Eventually, Mecci whittled the group down to five improv volunteers for the scenes to begin, and Mochrie appeared from the wings quipping these five would replace the regulars on "Whose Line Is It Anyway?”: Ryan Stiles, Wayne Brady, Brad Sherwood, Jeff B. Davis and Denny Siegel with Drew Carey hosting.

This hit show ran on ABC-TV from 1998 to 2007 and a revival of the show, “Whose Line?” aired on The CW network in 2013 with Mochrie. He also played Eugene on “The Drew Carey Show – "Cleveland Rocks” and made many celebrity appearances including the “Just For Laughs Festival” in Montreal.

Mochrie’s cherub, comedic appearance drew instant applause.

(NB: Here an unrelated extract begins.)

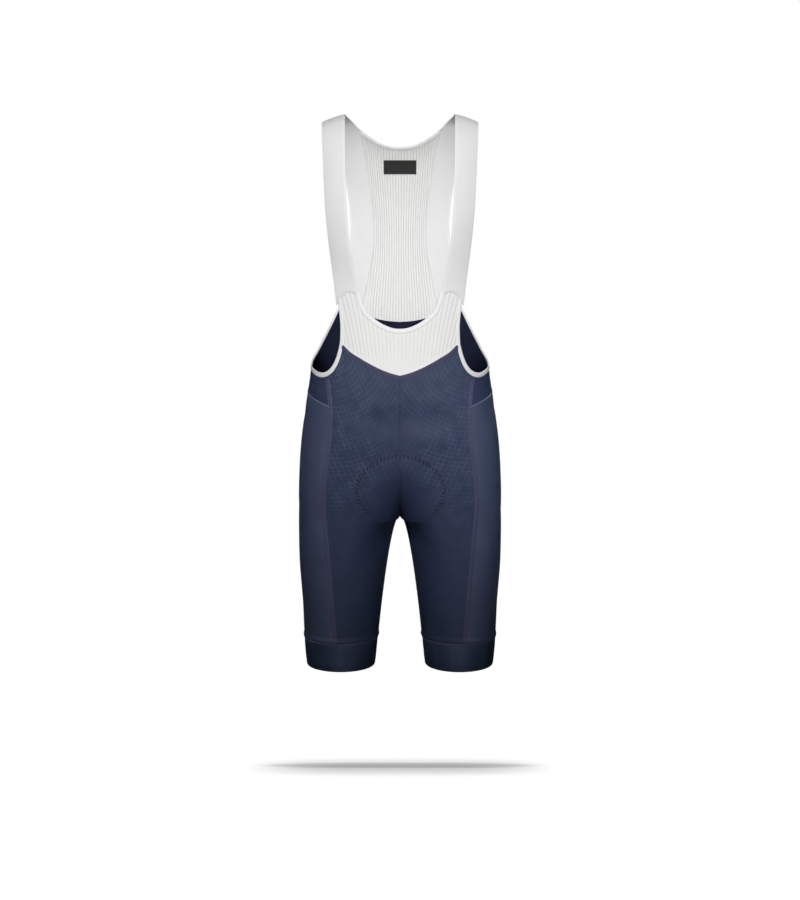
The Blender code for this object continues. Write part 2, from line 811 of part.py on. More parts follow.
def make_bindings():
    left = armhole_binding()
    band("armhole_binding_left", left, WHITE_BINDING)
    right = [[Vector((-p.x, p.y, p.z)) for p in string] for string in left]
    band("armhole_binding_right", right, WHITE_BINDING)
    band("neck_binding", neck_binding(), WHITE_BINDING)
    band("back_neck_binding", nape_binding(), WHITE_BINDING)


# ---------------------------------------------------------------- label

LABEL_ROWS = 4
LABEL_HALF_COLUMNS = 5


def make_label():
    """A plain woven label on the inside of the back mesh."""
    lift = MESH_WALL + LABEL_CLEAR
    top = LABEL_MIDDLE + LABEL_HEIGHT / 2
    rows = []
    for z in spread(top, top - LABEL_HEIGHT, LABEL_ROWS):
        edge_turn, fit = back_mesh_edge(z)
        row = []
        for x in spread(LABEL_WIDTH / 2, 0, LABEL_HALF_COLUMNS):
            turn = turn_at(x, z, 180, 90)
            share = (180 - turn) / (180 - edge_turn)
            row.append(place(turn, z) + fit * share ** 2 - outward(turn, z) * lift)
        rows.append(with_other_half(row))
    cloth_wall(open_sheet("back_label", rows, BLACK), LABEL_WALL)


def main():
    make_legs()
    make_braces()
    make_mesh_panels()
    make_bindings()
    make_label()


for old in list(bpy.data.objects):
    bpy.data.objects.remove(old)
GARMENT = new_collection("cycling_bib_shorts")
main()
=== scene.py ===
"""Cycling bib shorts: the cloth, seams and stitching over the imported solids.

Lengths below are in millimetres, and turns in degrees round the body: turn 0 is the centre front,
90 the wearer's left side and 180 the centre back. Below the crotch, turns 0 and 180 both lie on
the inseam of a leg.
"""
import json
import math
from collections import namedtuple

import bpy
import numpy as np
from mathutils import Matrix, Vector

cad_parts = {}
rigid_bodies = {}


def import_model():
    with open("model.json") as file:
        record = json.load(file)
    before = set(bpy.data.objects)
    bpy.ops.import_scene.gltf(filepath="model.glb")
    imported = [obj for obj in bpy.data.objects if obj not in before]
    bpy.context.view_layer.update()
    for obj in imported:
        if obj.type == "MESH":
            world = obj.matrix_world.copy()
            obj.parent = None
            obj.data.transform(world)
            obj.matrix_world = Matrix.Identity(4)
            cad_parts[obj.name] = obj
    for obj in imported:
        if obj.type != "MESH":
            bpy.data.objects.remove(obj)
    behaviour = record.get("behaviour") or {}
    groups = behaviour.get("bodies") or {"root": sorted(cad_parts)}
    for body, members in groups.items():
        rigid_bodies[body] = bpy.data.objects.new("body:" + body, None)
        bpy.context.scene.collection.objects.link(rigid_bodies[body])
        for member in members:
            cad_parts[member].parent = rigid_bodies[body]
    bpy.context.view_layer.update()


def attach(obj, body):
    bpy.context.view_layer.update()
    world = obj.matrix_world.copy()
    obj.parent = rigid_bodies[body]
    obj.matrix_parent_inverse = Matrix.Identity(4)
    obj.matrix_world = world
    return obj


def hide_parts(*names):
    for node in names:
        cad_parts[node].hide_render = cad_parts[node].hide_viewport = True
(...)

The first skit was a job interview, and the audience shouted out suggestions, which culminated in a job interview for a taxidermist specializing in pigs. He chose a female volunteer telling her this job is important to her, and she had to answer why she is the best one suited for the job.

She was convincing, but before he hired her, his final request was that she perform an interpretive dance expressing why pigs meant so much to her.

She had all the grace and flamboyant physicality of a ballerina, much to everyone’s surprise.

The next skit was a funeral for a pet, which the audience determined would be a pet snake named, Naomi that drowned.

Mochrie portrayed the minister delivering the eulogy.

More than one volunteer participated in mourning Naomi, noting why she meant so much to them, but the bizarre explanations of how she died far exceeded a “Monty Python” skit.

For one man, Naomi tragically fell from the rim of a punchbowl and drowned, presumably in alcohol. Like the movie, “Snakes on A Plane,” another man said Naomi inexplicably fell from a plane or hand glider, (not sure) but he didn’t know how she got on the plane and believes she followed him there.

The responses were beyond sane, only to be made more humorous by Mochrie’s quips, like the: “Lord works in mysterious ways.”

Another skit was set in a western town, and a sheriff, deputies and posse were appointed to hunt for kittens lost in a hole.

The female sheriff nailed the problem immediately by confronting the Mochrie gang stating: “We got a pussy problem,” and she aimed to fix it.

The gangs fought to death by using imaginary spongy pool noodles.

When Mochrie asked one man if dying hurt, he replied: “It hurts like a son of a b%%%.” Mochrie admitted the sheriff had a “killer instinct,” and just wouldn’t die.

A volunteer, who presented like a closet Rockstar, was selected to sing a duet with Mochrie, which resulted in a blues rendition about a red-haired woman on fire.

Love hurts.

The final skit had the ensemble performing in a 1940’s murder mystery that was commonplace on radio dramas, prior to the invention of television.

One lady was appointed to create all the “incorrect” sound effects for the show that provided a hilarious ending for a spontaneous and unforgettable night of genius, joy and delightful depravity.